The Phone 3 supports 65W wired fast charging compatible with Power Delivery 3.0 (PD3.0), Programmable Power Supply (PPS), and Quick Charge 4 (QC4) standards. Wireless charging is supported at 15W, and the device also features reverse charging capabilities: 7.5W through a wired connection and 5W for reverse wireless charging of accessories like the Nothing Ear.

==Software==
The Phone (3) ships with Nothing OS 3.5, which is based on the Android 15 operating system. Nothing has stated to providing five years of major Android version upgrades and seven years of security patches for the device, which is the longest support policy the company has offered to date.

The software includes features such as a "Glyph Matrix" interface for notifications and an "Essential Space" mode for productivity.

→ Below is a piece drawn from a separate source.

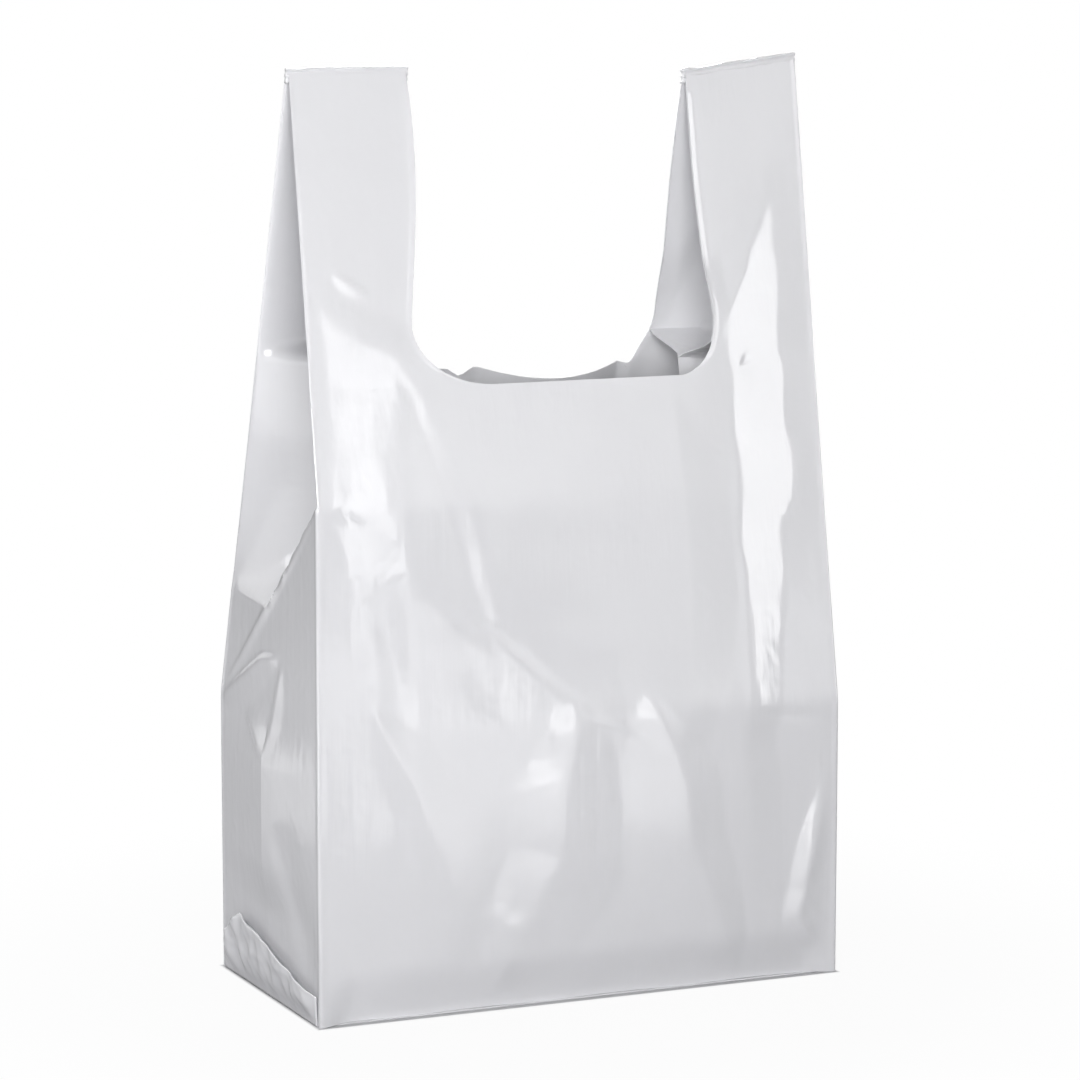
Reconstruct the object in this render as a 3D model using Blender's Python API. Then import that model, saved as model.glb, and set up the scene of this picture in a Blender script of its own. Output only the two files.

The company also confirmed that the device will be among the first to receive the Nothing OS 4.0 update, based on Android 16.

== Reception ==
The Nothing Phone (3) received generally positive reviews from critics, though its claim to being a "flagship" phone was a point of debate. Critics praised the device's unique design and the transition from the LED light strips of previous models to the new "Glyph Matrix" dot-matrix display. The Guardian described the phone as a "slick Android alternative," praising the software experience and the inclusion of a 3x telephoto lens.

Some reviewers criticized the choice of the Snapdragon 8s Gen 4 processor. While performance was noted as good enough for daily tasks, some critics argued that it did not offer the same raw power as the "flagship" chips used by competitors like Samsung or Apple. The display received high marks for its 4,500-nit peak brightness, though the lack of LTPO technology was mentioned as a minor drawback in some reviews.